Les étudiants blessés sont installés devant le rectorat, tandis que leurs camarades, branchages de manguiers à la main scandent: "Njeuma, dehors". Un nouveau tour du campus est engagé pendant que les forces de l'ordre vont s'approvisionner en boucliers. De plus en plus d'étudiants se rallient à cette cause et des projectiles sont lancés sur les forces de l'ordre qui ont arrêté Mouafo Djontu et son compagnon, Linjuom Mbowou. Ces derniers sont d'abord conduits à la première Légion de gendarmerie puis transférés à la Brigade de recherches à Yaoundé. Alors que nous mettions sous-presse, ils n'avaient pas encore été entendus.

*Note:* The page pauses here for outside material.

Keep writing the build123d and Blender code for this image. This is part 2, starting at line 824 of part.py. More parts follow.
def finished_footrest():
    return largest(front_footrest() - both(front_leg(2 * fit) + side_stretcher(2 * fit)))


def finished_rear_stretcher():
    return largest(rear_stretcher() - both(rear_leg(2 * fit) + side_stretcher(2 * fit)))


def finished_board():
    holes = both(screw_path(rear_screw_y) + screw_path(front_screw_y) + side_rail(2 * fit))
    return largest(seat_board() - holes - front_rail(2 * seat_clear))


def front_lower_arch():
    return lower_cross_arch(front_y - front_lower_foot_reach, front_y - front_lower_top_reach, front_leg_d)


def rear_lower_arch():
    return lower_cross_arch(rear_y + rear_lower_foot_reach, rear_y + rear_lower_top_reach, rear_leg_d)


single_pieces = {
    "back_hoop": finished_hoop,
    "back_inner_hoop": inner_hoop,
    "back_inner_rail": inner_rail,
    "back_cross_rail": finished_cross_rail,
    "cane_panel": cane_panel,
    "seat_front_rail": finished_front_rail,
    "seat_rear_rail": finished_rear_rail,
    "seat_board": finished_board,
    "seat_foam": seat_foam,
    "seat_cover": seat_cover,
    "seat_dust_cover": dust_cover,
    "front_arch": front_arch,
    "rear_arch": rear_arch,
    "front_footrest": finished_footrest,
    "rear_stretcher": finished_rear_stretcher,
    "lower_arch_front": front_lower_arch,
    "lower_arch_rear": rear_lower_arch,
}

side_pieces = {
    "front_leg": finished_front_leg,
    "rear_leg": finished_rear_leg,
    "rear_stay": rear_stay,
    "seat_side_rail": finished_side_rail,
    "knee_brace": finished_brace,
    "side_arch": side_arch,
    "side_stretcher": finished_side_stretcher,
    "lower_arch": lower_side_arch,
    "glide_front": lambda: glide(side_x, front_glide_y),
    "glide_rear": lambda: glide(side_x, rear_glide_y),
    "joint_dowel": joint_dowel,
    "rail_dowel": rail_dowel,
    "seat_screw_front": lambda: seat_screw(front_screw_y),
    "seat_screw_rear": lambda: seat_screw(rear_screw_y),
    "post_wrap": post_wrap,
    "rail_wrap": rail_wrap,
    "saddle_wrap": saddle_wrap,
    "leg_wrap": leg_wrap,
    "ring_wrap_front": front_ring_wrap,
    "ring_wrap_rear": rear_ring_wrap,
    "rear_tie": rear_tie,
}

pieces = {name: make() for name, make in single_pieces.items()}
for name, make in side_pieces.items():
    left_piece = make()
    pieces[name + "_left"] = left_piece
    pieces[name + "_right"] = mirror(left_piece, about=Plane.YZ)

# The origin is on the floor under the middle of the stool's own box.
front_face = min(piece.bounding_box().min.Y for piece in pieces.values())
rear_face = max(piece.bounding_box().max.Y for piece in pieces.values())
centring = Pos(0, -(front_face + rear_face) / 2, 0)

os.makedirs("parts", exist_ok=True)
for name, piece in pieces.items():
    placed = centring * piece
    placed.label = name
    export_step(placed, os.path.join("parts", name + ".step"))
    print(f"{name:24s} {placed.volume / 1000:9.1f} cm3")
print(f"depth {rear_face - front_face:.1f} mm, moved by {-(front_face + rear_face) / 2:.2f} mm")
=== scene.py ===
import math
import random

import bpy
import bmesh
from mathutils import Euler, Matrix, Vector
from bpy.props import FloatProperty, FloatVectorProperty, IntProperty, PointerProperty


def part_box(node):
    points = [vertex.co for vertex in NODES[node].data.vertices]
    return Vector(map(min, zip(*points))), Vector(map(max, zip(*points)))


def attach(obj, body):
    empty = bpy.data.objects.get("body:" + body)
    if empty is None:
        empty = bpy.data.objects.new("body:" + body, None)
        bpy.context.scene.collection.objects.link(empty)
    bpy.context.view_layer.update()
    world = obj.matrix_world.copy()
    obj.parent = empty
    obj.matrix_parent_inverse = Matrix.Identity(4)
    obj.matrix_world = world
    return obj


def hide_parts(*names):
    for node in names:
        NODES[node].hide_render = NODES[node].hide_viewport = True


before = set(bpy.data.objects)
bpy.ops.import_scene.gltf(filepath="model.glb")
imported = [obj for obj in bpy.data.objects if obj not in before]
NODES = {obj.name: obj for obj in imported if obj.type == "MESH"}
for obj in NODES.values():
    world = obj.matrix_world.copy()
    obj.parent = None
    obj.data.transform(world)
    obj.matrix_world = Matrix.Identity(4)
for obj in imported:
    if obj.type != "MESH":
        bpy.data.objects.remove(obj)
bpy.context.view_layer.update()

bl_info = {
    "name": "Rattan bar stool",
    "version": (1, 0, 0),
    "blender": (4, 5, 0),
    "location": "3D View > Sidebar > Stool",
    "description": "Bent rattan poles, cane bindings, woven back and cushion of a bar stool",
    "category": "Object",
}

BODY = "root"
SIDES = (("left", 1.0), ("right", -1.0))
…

On se souvient que la fin de l'année académique dernière a été émaillée de plusieurs perturbations dans certaines universités d'Etat. Par ailleurs, le 10 septembre dernier, Dorothy Njeuma, ancien recteur de l'Université de Buea où deux étudiants ont trouvé la mort au cours de cette crise, a été nommée recteur de l'université de Yaoundé I.
Une nommination qui s'est immédiatement matérialisée par l'arrestation, le 19 septembre dernier, de deux étudiants tandis que les rassemblements ont été interdits sur le campus. Des mesures qui viennent rappeler celles prises à Buea à la fin de l'année universitaire dernière à l'encontre des leaders estudiantins privés de la participation aux Jeux universitaires, entre autres.